= INSTRUCTIONS FOR THE TASK =
Extract each line of the records below that contains the word "model".

= TASK DATA =
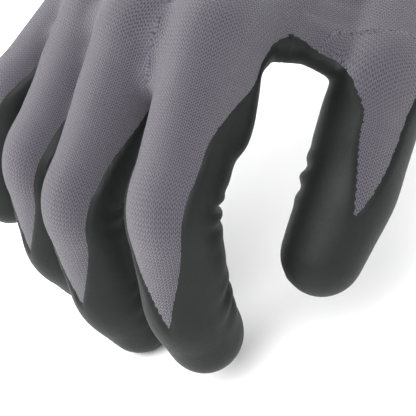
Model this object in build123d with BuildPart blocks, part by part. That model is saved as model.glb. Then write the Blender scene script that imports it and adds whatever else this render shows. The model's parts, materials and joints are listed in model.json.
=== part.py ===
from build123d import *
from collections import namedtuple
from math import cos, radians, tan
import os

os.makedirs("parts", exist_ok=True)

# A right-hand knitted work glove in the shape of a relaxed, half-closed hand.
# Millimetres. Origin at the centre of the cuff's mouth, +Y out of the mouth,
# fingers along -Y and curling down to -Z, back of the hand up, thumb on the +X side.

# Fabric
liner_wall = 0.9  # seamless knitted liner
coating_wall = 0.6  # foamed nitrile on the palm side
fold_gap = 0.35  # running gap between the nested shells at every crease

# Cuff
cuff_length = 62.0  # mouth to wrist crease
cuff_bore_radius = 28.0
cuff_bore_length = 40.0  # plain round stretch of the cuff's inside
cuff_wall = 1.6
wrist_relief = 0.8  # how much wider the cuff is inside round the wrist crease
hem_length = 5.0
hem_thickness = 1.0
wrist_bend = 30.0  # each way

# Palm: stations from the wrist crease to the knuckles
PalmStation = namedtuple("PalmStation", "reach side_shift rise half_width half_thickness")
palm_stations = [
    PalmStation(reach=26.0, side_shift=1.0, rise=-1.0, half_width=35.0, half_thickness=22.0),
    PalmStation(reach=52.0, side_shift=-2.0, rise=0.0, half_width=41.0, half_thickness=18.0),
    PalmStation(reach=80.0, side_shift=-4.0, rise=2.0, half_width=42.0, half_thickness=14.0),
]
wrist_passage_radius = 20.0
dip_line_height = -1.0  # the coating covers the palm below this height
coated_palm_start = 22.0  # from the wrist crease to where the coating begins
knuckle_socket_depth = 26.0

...

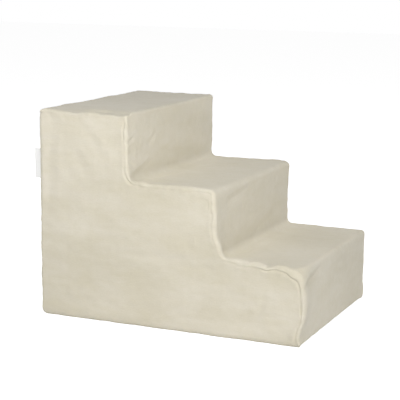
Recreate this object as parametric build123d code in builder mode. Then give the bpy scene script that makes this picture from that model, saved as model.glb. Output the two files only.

= EXERCISE ANSWER =
Model this object in build123d with BuildPart blocks, part by part. That model is saved as model.glb. Then write the Blender scene script that imports it and adds whatever else this render shows. The model's parts, materials and joints are listed in model.json.
Recreate this object as parametric build123d code in builder mode. Then give the bpy scene script that makes this picture from that model, saved as model.glb. Output the two files only.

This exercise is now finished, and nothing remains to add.